Bharatiya Janata Party s Lotus is in full swing in India! By winning in three States out of the four, which went to the polls in December 2003, the Bharatiya Janata Party (BJP) has gained an edge over the other political party with a mass base i.e. Congress in prospects of alliance with regional parties for the general elections due next year. Media had termed these elections as semi final to the general elections. With the two biggest states in the Country, i.e. Madhya Pradesh and Rajasthan going for the State assembly Polls, it may indeed be considered as a rehearsal before the grand finale. Chattisgarh was going for the assembly poll for the first time after it was carved out as a new state from Madhya Pradesh. Delhi being the capital of the country was a matter of pride for the political parties contesting for the power.
In the 70-member Delhi assembly, Chief Minister Ms. Sheila Dikshit kept the Congress flag flying high by winning a two-third majority with 48 seats to the BJP’s 19. This was the sole welcome respite for Congress, which lost in all other three states. Ms. Dikshit as a chief minister had a good track record in her previous term. Victory for her proved that good governance yields victory in election campaign as well. In rest of the three states, BJP snatched power from the ruling Congress party. BJP has opted to select women chief ministers in Madhya Pradesh and Rajasthan.
This round of elections was unique in recent history, as the campaign was kept anchored in local issues. It gave lot of emphasis on bijli-sadak-pani checklist. That is Power (biljli) Infrastructure, Roads (sadak) and water (pani) were the most important issues. RSS and VHP had earlier given much importanceon fanatic hinduism through Hindutva . But in these elections, issue of Hindutva was slowly out tracked and the issue of development came on the foreground. For instance, BJP chief ministerial candidate Uma Bharati started her campaign in Madhya Pradesh on the Hindutva plank but very soon was compelled to discard it because of pressure from the ground. People in the state have slowly but surely started to realize that their leaders must address the basic issues of food, shelter and clothing. That is why we observe that the BJP turned to development issues.Judging from the remarks of both Prime Minister Atal Behari Vajpayee and deputy prime minister L.K. Advani this will remain the plank for the forthcoming Lok Sabha (Parliament) elections as well. The BJP very cleverly has recognized that development has emerged as a major issue for the electorate that voted on this across the four states.

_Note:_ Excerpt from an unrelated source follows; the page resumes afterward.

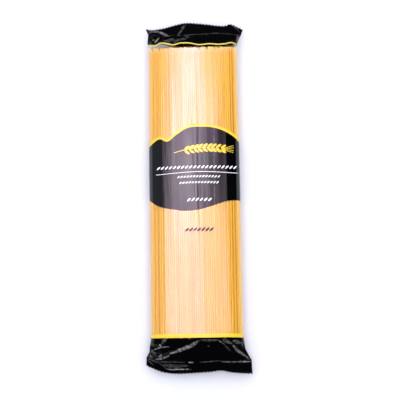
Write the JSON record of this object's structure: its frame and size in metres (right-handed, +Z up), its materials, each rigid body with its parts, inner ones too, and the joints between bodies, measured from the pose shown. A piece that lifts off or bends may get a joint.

The Congress Party has still to decide whether it will face the facts boldly, or indulge in the usual cover-up exercise. The future of the Congress Party will lie in its ability to face the facts and take remedial action that will clear the path to the Lok Sabha polls. At present, the future looks extremely bleak for the Congress Party. Party presidents Sonia Gandhi along with her followers are trapped in a dilemma. On the one hand the party does not have any other compatible leader who can be projected as Prime Ministerial candidate on the other hand the party herself has left with no firm support of mass base politics.
Elections 2003 have shown that the voters are drawn to visions for development in which they have a tangible stake. After a decade and more of often-painful economic reforms, the voters have announced their preference for progress over populism. It is ironic that the Congress, whose own government at the Centre kick-started those economic reform, has to rewind further back in history to supplement outdated populism. It is also suffering a lot because of the myth it used to believe that a charismatic leader, one touched by the Nehru-Gandhi mystique, is enough to rally the crowds and guarantee votes. Therein lies most of the trouble. By allowing the central high command to dictate, by allowing mechanisms for intra-party democracy to erode, they have stopped debating over developmental issues.

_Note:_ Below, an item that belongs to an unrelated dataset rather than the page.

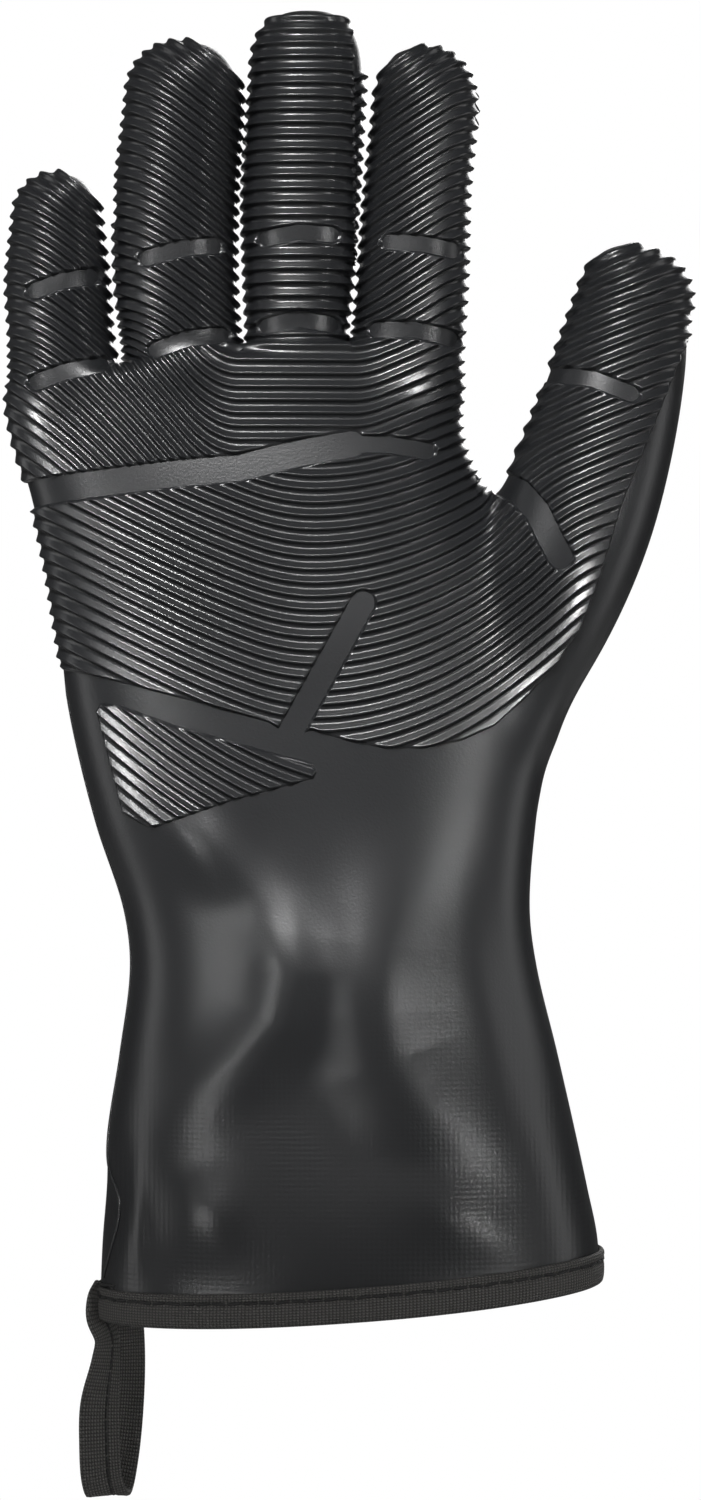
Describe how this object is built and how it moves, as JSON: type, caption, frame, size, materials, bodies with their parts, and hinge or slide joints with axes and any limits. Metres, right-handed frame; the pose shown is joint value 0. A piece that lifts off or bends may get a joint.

BJP will be in an enviable position to attract regional and splinter groups, not to mention runaway Congressmen, to join the ruling National Democratic Alliance. The BJP that has won three of the four states is a more professional organization that is attuned to the changing lay of the land and flexible enough to alter its strategy accordingly. It is a party that is more and more mainstreaming every day. It has been very accommodating, more like what the Congress once used to be. BJP has projected various regional leaders at the national level. Take the example of Venkaiyah Naidu, who could rose as high as to the position of party president. Representation is being offered to various castes and sub-castes in the country. This has changed the apparent face of the party, which earlier was known as a party dominated only by Brahmins (so called higher-class people) and focussed only on urban middle class and trading-professional community. But now it has created a mass base of its own in all most all parts of the country.
Another important highlight of these elections: only BJP and Congress have been in the limelight of election 2003. Regional political parties could neither create a qualitative impact during campaign, nor could yield sizeable strength in the election results. Interestingly, both Congress and BJP share all most same economic policies. Both support liberalization and globalization of the economy. Both chant the principle of pro-poor policies but in reality basic issues of human life like education and health are neglected once in the power.
As BJP has secured power in the three states, it has to face the challenge of fulfilling the aspirations of the people. It has given high promises of good governance to the voters. What people want is fulfillment of those promises. In a way this a golden opportunity for BJP to change rectify their tarnished image due to Gujrat carnage!